A below-the-radar story in Washington is that Senator Joe Manchin of West Virginia has just become the most powerful guy in town. With the Senate split 50-50 and Democrats in control, their most conservative member may find himself in the position of playing Solomon on major legislative items.

But a closely divided Senate also raises the importance of another figure: Senator Bernie Sanders. That’s because, as the chamber’s budget committee chairman, he controls the process of “reconciliation,” whereby certain kinds of laws can be passed by a simple majority and cannot be filibustered.

As the incoming head of the budget committee, Sanders will be in a position to exert major influence over a range of domestic policy measures. High on that list will be passing another economic recovery package, and Sanders has expressed his intention to seek an additional $1,400 in stimulus payments for Americans who recently received $600 federal checks.

“I believe that the crisis is of enormous severity and we’ve got to move as rapidly as we can,” Sanders told Alan Rappeport and Jim Tankersley for a new article.

“Underline the word aggressive,” he said. “Start out there.”

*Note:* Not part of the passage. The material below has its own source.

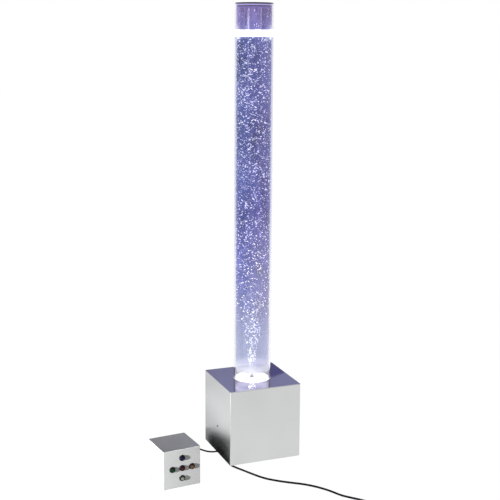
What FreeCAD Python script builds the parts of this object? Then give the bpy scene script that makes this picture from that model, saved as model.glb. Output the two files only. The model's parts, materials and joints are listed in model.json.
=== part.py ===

In a polarized political era, the reconciliation process has become increasingly popular when trying to pass major legislation. Congress used it to pass tax cuts under Trump and President George W. Bush, and to pass the final version of President Barack Obama’s health care law.

Joe Biden welcomed Sanders’s input as he crafted his platform ahead of the general election, but he ultimately did not offer the senator a spot in his cabinet, as many on the left had urged him to do.

Biden said last week that he had considered Sanders for labor secretary but had decided to keep him in the Senate so that Democrats could be assured they would retain their majority.